Irreducible Rules and Equivalence Classes of One-dimensional Cellular Automata
Martin Schaller, Karl Svozil
TL;DR
The paper develops a symmetry-driven framework for classifying one-dimensional cellular automata by introducing irreducible local rules as canonical representatives and embedding them into a comprehensive group action that includes state-permutation, lattice reflection, translation, and neighbourhood scaling. It proves a bijection between irreducible local rules and global maps, derives exact counts for binary irreducible rules and their stabilizer types, and counts equivalence classes of binary global maps for contiguous neighborhoods. Notably, including scaling reduces the classical 88 equivalence classes of elementary cellular automata to 81, and accounting for topological conjugacies further yields 76, with additional Omega-relations collapsing 19 classes into 7. Overall, the work provides a rigorous, geometric, and algebraic coarse-graining of CA dynamics that complements CHL and topological-conjugacy perspectives while highlighting irreducible rules as canonical representatives for symmetry-based classification.
Abstract
One-dimensional cellular automata are discrete dynamical systems that operate on an infinite lattice of sites and are characterized by the locality and uniformity of their update rule.
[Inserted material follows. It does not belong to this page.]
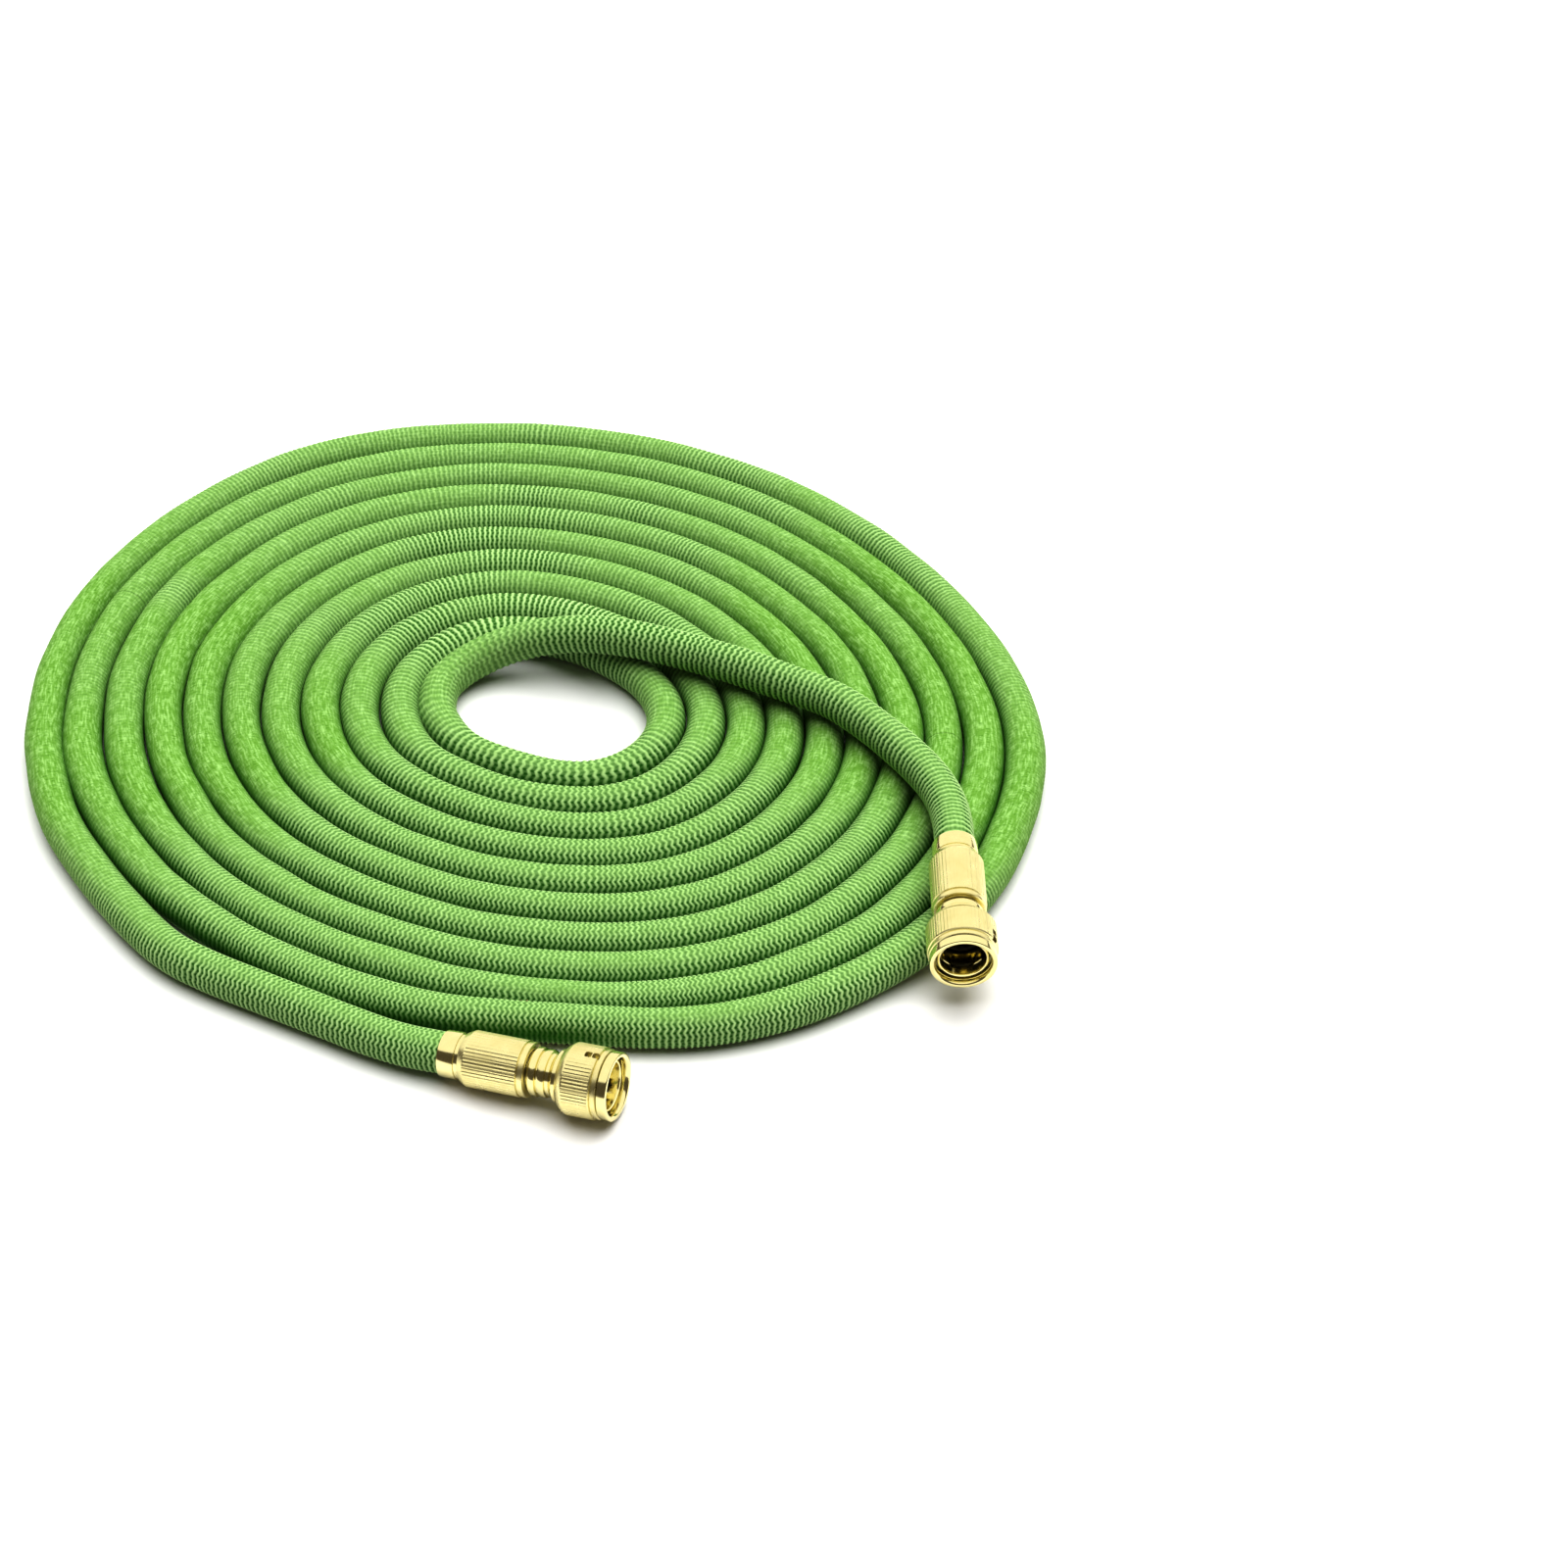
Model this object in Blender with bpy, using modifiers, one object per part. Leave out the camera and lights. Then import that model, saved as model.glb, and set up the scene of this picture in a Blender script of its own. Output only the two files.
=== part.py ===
# An expanding garden hose: a textile sheath over an elastic tube, wound flat in one layer,
# with a brass ferrule, a coupling and a push-on connector on each end.
# Angles run clockwise seen from above, from +X, so that 90 degrees is the front (-Y).
import math

import bmesh
import bpy
from mathutils import Vector

mm = 0.001

# The hose and its flat coil
hoseDiameter = 22 * mm
endDiameter = 21.2 * mm
turnPitch = 22 * mm
wholeTurns = 10
coilCentre = (5.6 * mm, 21.6 * mm)
coilStart = math.radians(185)
startRadius = 275.5 * mm
stretch = 19.4 * mm
stretchLossPerTurn = 1.1 * mm
leanAngle = math.radians(52)
leanLossPerTurn = math.radians(1.2)
restingHalfWidth = 5 * mm
valleyHeight = 16.2 * mm
hollowHeight = 5 * mm
topBends = (35, 0, -35)
sideBends = (118, 90, 62)
coilSteps = 44
gap = 0.35 * mm
endClearance = 0.8 * mm

# Routes of the two loose ends: each place is its angle, how many turns in from the coil's start
# it lies, and its height
onFloor = hoseDiameter / 2
onCoil = hoseDiameter + endDiameter / 2 + 0.6 * mm
outerRoute = [
    (177.5, -0.253, onFloor), (165.1, -0.534, onFloor), (154.3, -0.573, onFloor), (144.9, -0.64, onFloor),
    (137.1, -0.727, onFloor), (130.5, -0.69, onFloor), (123.8, -0.507, onFloor), (116.9, -0.383, onFloor),
    (110.2, -0.391, onFloor + 0.4 * mm), (105.8, -0.419, onFloor + 1.2 * mm),
]
innerRoute = [
    (204.2, 10.079, onFloor), (218.6, 10.163, onFloor + 0.8 * mm), (232.4, 10.247, onFloor + 3.6 * mm),
    (250, 10.308, onFloor + 8.8 * mm), (273.7, 10.268, onCoil - 6.6 * mm), (300, 9.984, onCoil - 1.6 * mm),
    (322.1, 9.56, onCoil), (338.1, 9.037, onCoil), (357.6, 7.697, onCoil), (8.8, 6.033, onCoil),
    (12.5, 5.228, onCoil), (17.8, 4.379, onCoil), (23, 3.45, onCoil), (27.6, 2.565, onCoil + 0.4 * mm),
    (31.9, 1.893, onCoil + 1.8 * mm), (35.8, 1.411, onCoil + 3.8 * mm),
]
routeSpacing = 30 * mm
straightFromCoil = 7 * mm
straightToFerrule = 4 * mm

# The two couplings: the place of the ferrule's back, given as on a route, the way the mouth
# points (degrees anticlockwise from +X), its dip, its bare neck and the angle of its windows
couplings = {
    "outer": {"back": (101.63, -0.46, 13.6 * mm), "heading": -24.8, "dip": -4, "neck": 14 * mm, "window": 180},
    "inner": {"back": (39.14, 1.009, 38.6 * mm), "heading": -94, "dip": 5, "neck": 6 * mm, "window": 118},
}

# Turned brass, from the ferrule's back to the mouth
turnedSides = 24
ferruleLength = 11 * mm
ferruleRadius = 12 * mm
ferruleChamfer = 0.5 * mm
hoseInFerrule = 9 * mm
bodyLength = 36 * mm
bodyRadius = 14.3 * mm
bodyBackChamfer = 3.6 * mm
bodyFrontChamfer = 0.7 * mm
bodyLip = 0.4 * mm
waterwayRadius = 5 * mm
spigotLength = 11 * mm
spigotRadius = 9.9 * mm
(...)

Permutations of the state set and isometric transformations of the lattice induce symmetry transformations on the set of local rules and the set of global maps of cellular automata, resulting in a partitioning of the set of cellular automata into equivalence classes. The concept of an irreducible local rule that depends on all its coordinates is used to analyse the equivalence classes and results on the number of equivalence classes of irreducible binary local rules and binary global maps are presented. Finally, another symmetry operator based on the scaling of neighbourhoods is introduced and the change in the number of equivalence classes is analysed.